The Sun’s actual light (yellow curve, left) versus a perfect blackbody (in grey), showing that the Sun is more of a series of blackbodies due to the thickness of its photosphere; at right is the actual perfect blackbody of the CMB as measured by the COBE satellite. Note that the “error bars” on the right are an astounding 400 sigma. The agreement between theory and observation here is historic, and the peak of the observed spectrum determines the leftover temperature of the Cosmic Microwave Background: 2.73 K. (WIKIMEDIA COMMONS USER SCH (L); COBE/FIRAS, NASA / JPL-CALTECH (R))

Today, the only serious challenges to the standard Big Bang picture come in the form of add-ons: Universes where exotic forms of matter or energy (including dark matter and dark energy) are present, Universes that depart significantly (but within the observational limits) from isotropy or homogeneity, Universes with a different theory of gravity than General Relativity (but that don’t conflict with any of General Relativity’s already-observed successes). All of the modern alternatives still possess a hot, dense, uniform, and rapidly expanding early state, which expands, cools, and gravitates to form the Universe we see today.

So what happened over the past few decades, that all of the major challenges to the Big Bang have fallen away? Two major events: the collection of large suites of high-quality data, which validated the Big Bang’s major predictions to incredibly high precision, and the fact that the main advocates of the alternatives — once they no longer became defensible on their own merits — got old and died.

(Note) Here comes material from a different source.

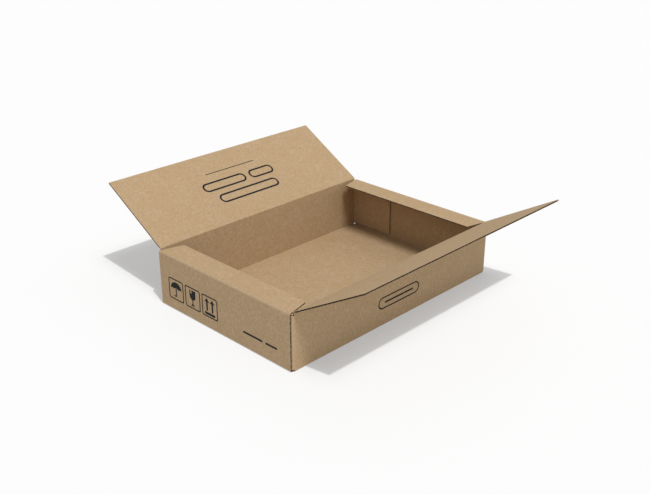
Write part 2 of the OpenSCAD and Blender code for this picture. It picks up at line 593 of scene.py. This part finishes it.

If any scientifically viable alternatives to the Big Bang ever arise, almost every modern cosmologist would thoroughly welcome it, and then immediately put it to the test. The problem is that every such alternative is already ruled out by the evidence in hand. Until an idea arises that meets those necessary criteria, the Big Bang will stand alone as the only idea compatible with the full suite of data we now possess.